Ménard was "fifty-six years old and far from robust." He had a "kind and gentle ways" that were ridiculed by the native people. The canoe trip from Montreal was "long" his winter in L'Anse was "harrowing." The mission to the starving Hurons is described as "an errand of mercy" on which "he perished." This final mission is most interesting because he disappeared. It is also interesting because of the it's hubris. Only a man educated in seminaries and not in the wild would bring salvation to a starving settlement of people. This is compounded by the David Stannard territory of Indigenous genocide or Jared Diamond's Guns, Germs and Steel. In Wisconsin's Northwoods around 1660, forgiving sins and transubstantiation of the Eucharist are not marketable skills. People who are starving do death in the middle of a diaspora need food and territory. They do not need a breviary and cassock.

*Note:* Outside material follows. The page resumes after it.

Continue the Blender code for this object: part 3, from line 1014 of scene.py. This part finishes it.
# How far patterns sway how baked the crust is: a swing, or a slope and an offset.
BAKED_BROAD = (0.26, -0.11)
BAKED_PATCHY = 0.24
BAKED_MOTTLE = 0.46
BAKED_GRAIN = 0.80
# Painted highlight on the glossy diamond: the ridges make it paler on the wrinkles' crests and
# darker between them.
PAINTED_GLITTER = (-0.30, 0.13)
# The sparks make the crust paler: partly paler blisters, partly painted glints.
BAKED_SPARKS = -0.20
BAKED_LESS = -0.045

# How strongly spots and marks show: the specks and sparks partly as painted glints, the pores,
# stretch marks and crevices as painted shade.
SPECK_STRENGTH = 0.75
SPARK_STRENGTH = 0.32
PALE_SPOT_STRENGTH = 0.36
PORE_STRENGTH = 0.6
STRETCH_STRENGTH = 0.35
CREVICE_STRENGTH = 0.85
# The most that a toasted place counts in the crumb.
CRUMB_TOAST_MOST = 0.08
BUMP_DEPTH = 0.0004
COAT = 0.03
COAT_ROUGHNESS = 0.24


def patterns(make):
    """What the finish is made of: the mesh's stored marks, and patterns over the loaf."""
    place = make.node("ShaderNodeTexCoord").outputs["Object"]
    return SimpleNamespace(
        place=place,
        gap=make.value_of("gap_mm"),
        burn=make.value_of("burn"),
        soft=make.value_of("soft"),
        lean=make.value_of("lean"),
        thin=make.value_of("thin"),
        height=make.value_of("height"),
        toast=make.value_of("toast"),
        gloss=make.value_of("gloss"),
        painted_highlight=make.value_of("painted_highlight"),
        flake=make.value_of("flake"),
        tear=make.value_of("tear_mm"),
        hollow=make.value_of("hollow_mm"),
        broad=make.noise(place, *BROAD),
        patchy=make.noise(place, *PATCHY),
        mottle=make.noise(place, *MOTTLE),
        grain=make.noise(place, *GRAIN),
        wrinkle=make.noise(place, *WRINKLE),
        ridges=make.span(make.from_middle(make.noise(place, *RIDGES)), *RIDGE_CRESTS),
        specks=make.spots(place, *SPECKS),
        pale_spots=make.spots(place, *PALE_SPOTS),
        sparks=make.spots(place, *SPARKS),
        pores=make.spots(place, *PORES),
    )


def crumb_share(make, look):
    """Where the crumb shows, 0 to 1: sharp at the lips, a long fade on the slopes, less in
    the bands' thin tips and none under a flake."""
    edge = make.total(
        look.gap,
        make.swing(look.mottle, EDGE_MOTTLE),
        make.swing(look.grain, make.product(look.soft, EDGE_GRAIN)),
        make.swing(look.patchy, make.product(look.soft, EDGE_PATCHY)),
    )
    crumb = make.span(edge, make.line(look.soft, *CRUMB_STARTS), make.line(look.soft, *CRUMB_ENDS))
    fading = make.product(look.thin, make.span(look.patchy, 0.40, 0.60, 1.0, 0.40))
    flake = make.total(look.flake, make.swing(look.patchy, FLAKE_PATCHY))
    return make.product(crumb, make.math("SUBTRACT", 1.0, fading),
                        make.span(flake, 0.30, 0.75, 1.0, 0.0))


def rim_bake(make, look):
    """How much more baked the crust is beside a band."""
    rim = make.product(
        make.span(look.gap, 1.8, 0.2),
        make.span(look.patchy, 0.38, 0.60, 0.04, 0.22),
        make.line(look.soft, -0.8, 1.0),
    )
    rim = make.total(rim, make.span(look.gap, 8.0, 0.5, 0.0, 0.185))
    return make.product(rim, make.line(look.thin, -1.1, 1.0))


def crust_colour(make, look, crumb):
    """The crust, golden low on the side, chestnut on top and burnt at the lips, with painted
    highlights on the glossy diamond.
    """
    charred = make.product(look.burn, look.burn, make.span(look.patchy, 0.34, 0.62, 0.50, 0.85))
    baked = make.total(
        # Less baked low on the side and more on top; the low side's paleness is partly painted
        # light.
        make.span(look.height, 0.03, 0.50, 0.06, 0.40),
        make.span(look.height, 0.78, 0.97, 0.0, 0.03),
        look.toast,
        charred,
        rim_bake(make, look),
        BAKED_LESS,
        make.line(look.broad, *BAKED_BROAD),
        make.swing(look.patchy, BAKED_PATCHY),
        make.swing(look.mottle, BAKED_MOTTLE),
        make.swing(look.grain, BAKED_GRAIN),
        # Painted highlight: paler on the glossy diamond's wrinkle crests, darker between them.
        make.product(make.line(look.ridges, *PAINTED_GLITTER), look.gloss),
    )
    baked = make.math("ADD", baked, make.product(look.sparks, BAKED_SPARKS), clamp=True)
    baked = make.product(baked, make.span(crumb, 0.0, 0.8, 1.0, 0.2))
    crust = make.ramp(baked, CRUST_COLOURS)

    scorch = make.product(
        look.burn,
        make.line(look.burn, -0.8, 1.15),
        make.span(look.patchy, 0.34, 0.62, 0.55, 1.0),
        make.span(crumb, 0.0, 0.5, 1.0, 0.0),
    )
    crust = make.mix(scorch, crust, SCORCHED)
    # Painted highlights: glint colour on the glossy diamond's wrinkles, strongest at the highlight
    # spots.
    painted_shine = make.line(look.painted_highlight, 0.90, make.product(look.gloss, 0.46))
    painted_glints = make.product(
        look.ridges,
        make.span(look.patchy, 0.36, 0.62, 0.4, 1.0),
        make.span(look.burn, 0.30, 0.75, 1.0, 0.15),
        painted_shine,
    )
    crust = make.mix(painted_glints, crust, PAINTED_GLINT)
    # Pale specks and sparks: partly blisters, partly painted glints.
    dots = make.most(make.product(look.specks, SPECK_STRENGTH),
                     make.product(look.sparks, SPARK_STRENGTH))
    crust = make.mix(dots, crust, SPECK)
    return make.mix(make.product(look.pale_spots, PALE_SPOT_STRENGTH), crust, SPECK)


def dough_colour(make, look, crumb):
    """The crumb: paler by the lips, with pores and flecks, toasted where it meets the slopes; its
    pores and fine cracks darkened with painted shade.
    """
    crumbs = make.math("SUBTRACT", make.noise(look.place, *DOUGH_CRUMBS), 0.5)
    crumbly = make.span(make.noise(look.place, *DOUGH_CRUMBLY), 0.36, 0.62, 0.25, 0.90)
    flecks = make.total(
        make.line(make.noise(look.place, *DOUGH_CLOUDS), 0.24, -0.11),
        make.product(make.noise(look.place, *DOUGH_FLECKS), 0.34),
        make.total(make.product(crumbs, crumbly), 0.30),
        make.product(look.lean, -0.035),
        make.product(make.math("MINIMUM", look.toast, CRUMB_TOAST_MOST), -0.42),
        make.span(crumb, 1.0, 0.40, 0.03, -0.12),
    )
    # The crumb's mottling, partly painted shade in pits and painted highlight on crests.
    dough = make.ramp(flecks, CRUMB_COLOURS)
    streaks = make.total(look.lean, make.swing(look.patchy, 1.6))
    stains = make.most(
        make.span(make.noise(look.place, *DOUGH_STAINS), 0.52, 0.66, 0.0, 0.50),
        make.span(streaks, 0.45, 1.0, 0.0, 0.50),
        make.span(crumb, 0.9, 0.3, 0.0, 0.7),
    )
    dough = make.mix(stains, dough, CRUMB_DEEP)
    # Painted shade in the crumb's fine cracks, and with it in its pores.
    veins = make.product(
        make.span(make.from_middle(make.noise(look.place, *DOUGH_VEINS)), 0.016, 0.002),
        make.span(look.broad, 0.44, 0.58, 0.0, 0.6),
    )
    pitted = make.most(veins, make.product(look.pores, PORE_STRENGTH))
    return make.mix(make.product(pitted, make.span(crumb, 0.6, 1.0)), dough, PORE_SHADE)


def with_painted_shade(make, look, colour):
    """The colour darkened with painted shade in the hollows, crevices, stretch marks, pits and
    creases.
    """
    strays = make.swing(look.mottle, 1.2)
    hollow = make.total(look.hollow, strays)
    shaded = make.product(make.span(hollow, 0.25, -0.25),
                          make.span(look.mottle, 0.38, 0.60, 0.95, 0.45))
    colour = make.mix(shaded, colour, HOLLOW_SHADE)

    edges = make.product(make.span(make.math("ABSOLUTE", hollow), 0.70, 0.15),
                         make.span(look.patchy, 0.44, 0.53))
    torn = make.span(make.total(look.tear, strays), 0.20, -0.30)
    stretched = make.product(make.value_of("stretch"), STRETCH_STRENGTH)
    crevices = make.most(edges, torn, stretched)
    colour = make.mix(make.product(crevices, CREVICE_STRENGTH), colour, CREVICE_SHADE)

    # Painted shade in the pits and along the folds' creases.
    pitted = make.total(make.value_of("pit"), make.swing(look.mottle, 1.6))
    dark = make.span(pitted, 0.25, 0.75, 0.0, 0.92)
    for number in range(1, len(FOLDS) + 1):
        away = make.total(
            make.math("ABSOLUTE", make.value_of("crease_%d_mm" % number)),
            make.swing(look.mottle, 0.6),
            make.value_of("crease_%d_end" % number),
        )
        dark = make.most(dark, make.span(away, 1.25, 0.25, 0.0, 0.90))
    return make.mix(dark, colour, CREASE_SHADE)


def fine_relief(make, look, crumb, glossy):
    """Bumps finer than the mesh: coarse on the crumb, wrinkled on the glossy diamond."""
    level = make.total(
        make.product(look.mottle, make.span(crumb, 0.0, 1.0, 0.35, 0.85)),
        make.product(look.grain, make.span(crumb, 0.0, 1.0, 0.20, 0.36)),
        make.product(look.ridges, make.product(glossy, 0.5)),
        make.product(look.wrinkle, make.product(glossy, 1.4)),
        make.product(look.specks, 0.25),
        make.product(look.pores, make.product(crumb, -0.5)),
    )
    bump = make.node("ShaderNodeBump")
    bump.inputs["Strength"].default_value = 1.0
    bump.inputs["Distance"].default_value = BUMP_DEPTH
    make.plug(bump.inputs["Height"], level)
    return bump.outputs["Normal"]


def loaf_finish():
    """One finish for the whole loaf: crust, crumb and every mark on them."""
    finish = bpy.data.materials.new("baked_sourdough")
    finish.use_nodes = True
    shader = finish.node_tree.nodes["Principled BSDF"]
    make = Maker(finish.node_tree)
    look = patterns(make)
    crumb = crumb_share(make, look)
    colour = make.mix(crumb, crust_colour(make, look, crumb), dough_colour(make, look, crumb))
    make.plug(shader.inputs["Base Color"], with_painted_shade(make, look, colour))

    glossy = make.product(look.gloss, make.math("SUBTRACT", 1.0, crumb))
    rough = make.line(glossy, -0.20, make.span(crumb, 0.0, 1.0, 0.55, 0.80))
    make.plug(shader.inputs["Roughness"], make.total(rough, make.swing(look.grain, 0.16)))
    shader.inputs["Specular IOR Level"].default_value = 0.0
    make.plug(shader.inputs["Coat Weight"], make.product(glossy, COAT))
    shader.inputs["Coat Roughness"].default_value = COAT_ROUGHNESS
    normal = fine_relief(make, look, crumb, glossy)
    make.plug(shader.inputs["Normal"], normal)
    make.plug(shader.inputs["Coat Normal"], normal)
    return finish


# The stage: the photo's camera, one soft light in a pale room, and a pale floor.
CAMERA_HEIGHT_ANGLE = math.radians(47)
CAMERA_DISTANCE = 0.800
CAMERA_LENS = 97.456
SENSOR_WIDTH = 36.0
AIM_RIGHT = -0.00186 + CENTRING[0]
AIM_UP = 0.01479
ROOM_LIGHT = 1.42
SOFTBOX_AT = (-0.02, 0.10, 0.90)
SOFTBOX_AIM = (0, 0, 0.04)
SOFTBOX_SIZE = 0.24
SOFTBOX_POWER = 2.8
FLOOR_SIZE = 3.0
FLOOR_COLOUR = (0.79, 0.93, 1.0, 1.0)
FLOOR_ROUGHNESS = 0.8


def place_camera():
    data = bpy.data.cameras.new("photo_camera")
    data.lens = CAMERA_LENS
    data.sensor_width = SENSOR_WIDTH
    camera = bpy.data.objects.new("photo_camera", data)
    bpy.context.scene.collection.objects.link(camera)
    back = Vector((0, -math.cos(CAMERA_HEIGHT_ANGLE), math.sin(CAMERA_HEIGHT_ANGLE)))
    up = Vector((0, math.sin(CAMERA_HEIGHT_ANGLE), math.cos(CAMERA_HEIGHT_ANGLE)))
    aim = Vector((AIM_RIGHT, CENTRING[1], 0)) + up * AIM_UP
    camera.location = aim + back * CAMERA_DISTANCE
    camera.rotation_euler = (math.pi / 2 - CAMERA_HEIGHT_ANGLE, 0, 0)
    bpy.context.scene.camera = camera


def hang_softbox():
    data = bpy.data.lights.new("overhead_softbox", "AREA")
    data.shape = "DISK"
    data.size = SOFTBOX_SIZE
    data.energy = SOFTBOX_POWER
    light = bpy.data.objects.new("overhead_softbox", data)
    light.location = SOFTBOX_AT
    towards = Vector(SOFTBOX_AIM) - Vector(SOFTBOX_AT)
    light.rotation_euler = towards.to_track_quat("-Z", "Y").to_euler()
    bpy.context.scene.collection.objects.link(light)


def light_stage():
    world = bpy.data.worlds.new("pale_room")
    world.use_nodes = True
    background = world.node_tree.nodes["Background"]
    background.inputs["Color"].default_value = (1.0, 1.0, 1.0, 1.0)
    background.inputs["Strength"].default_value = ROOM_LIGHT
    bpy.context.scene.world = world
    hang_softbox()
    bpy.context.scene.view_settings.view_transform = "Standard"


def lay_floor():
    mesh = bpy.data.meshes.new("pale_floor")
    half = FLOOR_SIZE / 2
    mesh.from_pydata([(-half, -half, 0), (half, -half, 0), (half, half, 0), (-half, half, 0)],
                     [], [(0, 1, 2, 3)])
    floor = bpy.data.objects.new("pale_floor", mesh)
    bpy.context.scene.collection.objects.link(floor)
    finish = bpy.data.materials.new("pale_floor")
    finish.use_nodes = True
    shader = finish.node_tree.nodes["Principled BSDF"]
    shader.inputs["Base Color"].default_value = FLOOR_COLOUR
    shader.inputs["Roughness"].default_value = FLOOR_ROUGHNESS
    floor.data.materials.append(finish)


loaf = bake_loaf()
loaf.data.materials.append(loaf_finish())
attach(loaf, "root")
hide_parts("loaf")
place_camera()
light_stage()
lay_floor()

Ménard wasn't a missionary that was going to help the Hurons with food, water or housing. He was going to their village to observe a people displaced by colonial diaspora and give them eternal salvation. This doesn't serve anybody but the Church. Previous emphasis on hardships make Ménard seem like a martyr in training. He has value post mortem in France. His inability to feed the starving limits his value in America. Multiple accounts describe his hardships even as his companions are unscathed. The trials are of his own making--Kafkaesque in that sense. He must carry things on a trade mission. He didn't bring the right shoes so his feet hurt. He has to ride in the canoe without his friends. Even when he has good luck--such as being rescued and housed in L'Anse--he messes it up by acting righteous.

Ménard's mysterious fate is curious as a whodunit. It is also interesting as a psychological supposition about the link between French colonialism and Jesuit martyrdom. Ménard's years of suffering are of his own creation. A surface question from Ménard might ask how and why he died. The secular-humanist question would have to include why Jesuit missionaries thought food was less important than salvation and how they expected to be received by Indigenous people in the middle of this diaspora.